What will happen after this consultation?

The consultation survey says that the trailblazer group will use the consultation responses to inform the next draft of the Standard, which will be submitted to the Institute for Apprenticeships and Technical Education for their approval. 

We understand that before any university can offer a new course based on the Standard, the GOC will also need to approve both the Standard itself, and any new university course of study based on the Standard. 

After this consultation the AOP will engage with the trailblazer group, the Institute for Apprenticeships and Technical Education, the GOC and other organisations as needed, to make the case for stopping this proposal. 

Would a degree apprenticeship mean you can become an optometrist without academic study or qualifications?

No. All degree apprenticeships require students to spend at least 20% of their time in ‘off the job’ university study. The 20% level is a general minimum requirement, but we understand the minimum ‘off the job’ study requirement for a degree apprenticeship in optometry could be higher. This would be decided by the Institute for Apprenticeships and Technical Education if the proposal goes ahead, and would affect the level of funding available.

Students who successfully complete a degree apprenticeship in any subject receive a degree from the relevant university. To obtain the degree, students have to complete an End Point Assessment (EPA). We understand that the universities working with the optometry trailblazer group are still developing their proposals for the EPA. 

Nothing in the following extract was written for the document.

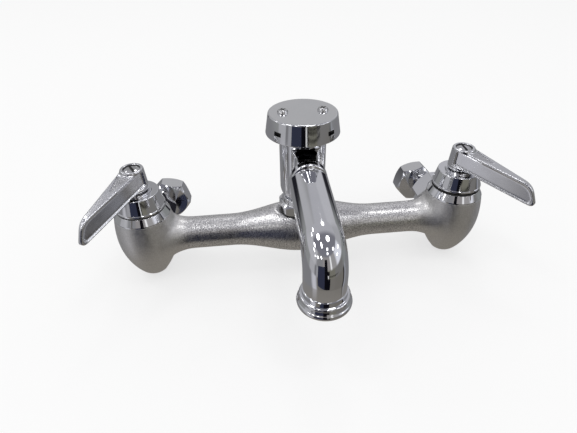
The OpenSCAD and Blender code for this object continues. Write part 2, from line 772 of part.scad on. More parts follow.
module breaker_seat() {
    color("goldenrod") at_yoke() difference() {
        translate([0, 0, seat_z]) ring(seat_r, seat_hole_r, seat_t);
        screw_holes(cap_screw_r + 0.2);
    }
}

module breaker_cap() {
    inner_top = cap_top - cap_wall;
    color("gainsboro") at_yoke() difference() {
        union() {
            difference() {
                rotate_extrude() polygon(concat(
                    [[0, cap_z], [cap_base_r - 0.5, cap_z], [cap_base_r, cap_z + 0.5]],
                    corner([cap_base_r, cap_z], [cap_top_r + 0.5, cap_top], [0, cap_top], 1.2),
                    [[0, cap_top]]));
                translate([0, 0, cap_z - eps])
                    cylinder(r1 = cap_base_r - cap_wall, r2 = cap_top_r - cap_wall, h = cap_h - cap_wall);
            }
            for (s = [-1, 1]) translate([s * cap_screw_spacing / 2, 0, seat_z + seat_t])
                cylinder(r = cap_post_r, h = inner_top - seat_z - seat_t + eps);
        }
        screw_holes(cap_screw_r + 0.15);
        for (a = [45 : 90 : 315]) rotate([0, 0, a + vent_turn])
            translate([cap_top_r - 3, -vent_w / 2, vent_z]) cube([6, vent_w, vent_h]);
    }
}

module cap_screws() {
    color("silver") at_yoke() for (s = [-1, 1]) translate([s * cap_screw_spacing / 2, 0, 0]) difference() {
        union() {
            translate([0, 0, cap_screw_end]) cylinder(r = cap_screw_r, h = cap_top - cap_screw_end + eps);
            translate([0, 0, cap_top]) rotate_extrude() polygon(concat(
                [[0, 0], [cap_head_r, 0], [cap_head_r, 0.7]],
                corner([cap_head_r, 0.7], [cap_head_r - 0.3, cap_head_h], [0, cap_head_h], 0.9),
                [[0, cap_head_h]]));
        }
        for (a = [0, 90]) rotate([0, 0, a + 20]) translate([-1.7, -0.4, cap_top + cap_head_h - 1])
            cube([3.4, 0.8, 2]);
    }
}

module breaker_float() {
    color("white") at_yoke() rotate_extrude() polygon([
        [0, chamber_z - 10], [float_pin_r, chamber_z - 10], [float_pin_r, chamber_z],
        [chamber_r - 0.8, chamber_z], [chamber_r - 0.8, chamber_z + 1.6],
        [2.6, chamber_z + 3], [2.6, float_top_z - 1],
        [chamber_r - 0.8, float_top_z + 0.6], [chamber_r - 0.8, float_seal_z], [0, float_seal_z]]);
}

module float_seal() {
    color("black") at_yoke() translate([0, 0, float_seal_z]) cylinder(r = seat_hole_r + 1.6, h = float_seal_t);
}

yoke_body();
spout_nut();
union_nut(-1);  // hot_union_nut
union_nut(1);  // cold_union_nut
union_washer(-1);  // hot_union_washer
union_washer(1);  // cold_union_washer
inlet_arm(-1);  // hot_inlet_arm
inlet_arm(1);  // cold_inlet_arm
cartridge(-1);  // hot_cartridge
cartridge(1);  // cold_cartridge
seat_seal(-1);  // hot_seat_seal
seat_seal(1);  // cold_seat_seal
fixed_disc(-1);  // hot_fixed_disc
fixed_disc(1);  // cold_fixed_disc
bonnet_ring(-1);  // hot_bonnet_ring
bonnet_ring(1);  // cold_bonnet_ring
bonnet(-1);  // hot_bonnet
bonnet(1);  // cold_bonnet
stem(-1);  // hot_stem
stem(1);  // cold_stem
stem_oring(-1);  // hot_stem_oring
stem_oring(1);  // cold_stem_oring
turning_disc(-1);  // hot_turning_disc
turning_disc(1);  // cold_turning_disc
lever(-1, hot_angle);  // hot_lever
lever(1, cold_angle);  // cold_lever
lever_screw(-1, hot_slot_angle);  // hot_lever_screw
lever_screw(1, cold_slot_angle);  // cold_lever_screw
spout_body();
spout_orings();
spout_split_ring();
outlet_collar();
outlet_washer();
flow_straightener();
breaker_gasket();
breaker_seat();
breaker_cap();
cap_screws();
breaker_float();
float_seal();
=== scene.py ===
"""Builds the looks of a wall-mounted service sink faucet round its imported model.

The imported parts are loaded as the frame. Every chrome piece that shows is modelled again with
rounded edges and stands for its plain solid, and the hidden pieces get their finish. Lengths are
in millimetres in the frame's axes while a piece is shaped, and in metres once it is finished.
"""

from __future__ import annotations

import json
import logging
import math
from collections.abc import Iterable, Sequence
from dataclasses import dataclass, field, replace
from enum import Enum
from functools import cache, cached_property

import bmesh
import bpy
from mathutils import Euler, Matrix, Vector


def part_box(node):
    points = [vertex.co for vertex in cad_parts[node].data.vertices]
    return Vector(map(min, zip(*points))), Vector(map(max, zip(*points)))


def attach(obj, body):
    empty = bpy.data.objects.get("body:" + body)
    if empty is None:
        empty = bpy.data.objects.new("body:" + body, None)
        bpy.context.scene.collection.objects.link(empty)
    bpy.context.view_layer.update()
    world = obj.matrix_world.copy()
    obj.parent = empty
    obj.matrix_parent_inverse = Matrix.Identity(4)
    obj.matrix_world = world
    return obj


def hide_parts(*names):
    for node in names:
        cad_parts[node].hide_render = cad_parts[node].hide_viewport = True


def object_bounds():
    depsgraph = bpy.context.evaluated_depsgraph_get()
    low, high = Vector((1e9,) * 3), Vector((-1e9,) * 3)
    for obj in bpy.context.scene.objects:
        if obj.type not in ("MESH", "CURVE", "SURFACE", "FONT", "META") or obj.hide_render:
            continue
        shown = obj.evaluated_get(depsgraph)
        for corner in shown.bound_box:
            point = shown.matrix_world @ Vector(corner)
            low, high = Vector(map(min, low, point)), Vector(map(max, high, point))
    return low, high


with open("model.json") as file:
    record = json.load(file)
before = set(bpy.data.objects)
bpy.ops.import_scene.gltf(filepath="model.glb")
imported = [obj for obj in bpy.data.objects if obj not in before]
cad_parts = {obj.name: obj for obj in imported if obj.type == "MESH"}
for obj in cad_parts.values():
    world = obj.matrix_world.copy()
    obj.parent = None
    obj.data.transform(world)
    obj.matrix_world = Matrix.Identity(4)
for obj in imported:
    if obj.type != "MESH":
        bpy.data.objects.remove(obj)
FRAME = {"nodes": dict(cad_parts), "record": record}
CAD_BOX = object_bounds()
MM = 0.001
LOG = logging.getLogger("faucet")

Corner = tuple[float, float, float]
Colour = tuple[float, float, float]


class Side(Enum):
    """The two valves, by the water they carry."""

    HOT = "hot"
    COLD = "cold"

    @property
    def sign(self) -> int:
        """-1 for the hot side, at -X, and 1 for the cold side."""
        return -1 if self is Side.HOT else 1

    def named(self, part: str) -> str:
        """The name of this side's part."""
        return f"{self.value}_{part}"


class Body(Enum):
    """The bodies that the pieces ride on."""

    YOKE = "yoke"
    SPOUT = "spout"
    HOT_VALVE = "hot_valve"
    COLD_VALVE = "cold_valve"


@dataclass(frozen=True)
class Extent:
    """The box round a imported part, in millimetres."""

    low: Vector
    high: Vector

    @classmethod
    def of(cls, node: str) -> Extent:
        """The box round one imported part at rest, by the part's name."""
        low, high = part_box(node)
        return cls(low / MM, high / MM)

    @property
    def centre(self) -> Vector:
        """The middle of the box."""
        return (self.low + self.high) / 2


def arc(centre: Vector, radius: float, start: float, end: float, steps: int = 10) -> list[Vector]:
    """Points along a flat arc.

    Args:
        centre: The arc's centre.
        radius: Its radius.
        start: Angle of the first point, in degrees.
        end: Angle of the last point, in degrees.
        steps: How many pieces the arc is cut into.

    Returns:
        The points, from start to end.
    """
    turns = [math.radians(start + (end - start) * i / steps) for i in range(steps + 1)]
    return [centre + radius * Vector((math.cos(t), math.sin(t))) for t in turns]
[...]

What would the entry requirements be?

The UCAS website says “apprenticeships are jobs and so employers are ultimately responsible for recruitment. Both employers and universities will need to be satisfied the applicant meets their respective requirements. It is likely that some employers and universities will therefore do recruitment jointly”. We understand that employers and universities would need to decide together what entry requirements apply to any degree apprenticeship course they might offer.

How will apprenticeships reach this level in around four years, given that it currently takes three years for an undergraduate degree and then a year or more as a pre-registration optometrist?

Traditional undergraduate degree courses include significant holiday periods, and degree apprenticeship students are likely to spend more time each year engaged in learning, either at university or in their workplace, than other students. However, it is not clear to us whether the learning and supervision available to students in workplace settings would enable optometry degree apprenticeship students to reach the same level of achievement in four years that other students currently attain through an undergraduate degree and pre-registration training. This is one of the points that AOP members have raised with us, and we will pursue further.

I've read that a degree apprenticeship in pharmacy has been halted. Why can't we do the same?

A proposal for a pharmacy degree apprenticeship earlier this year was put on hold by the Institute for Apprenticeships and Technical Education, following negative consultation responses.  As the pharmacy press has recently reported, the employer trailblazer group that developed the proposal is apparently planning to bring forward a revised proposal for consultation.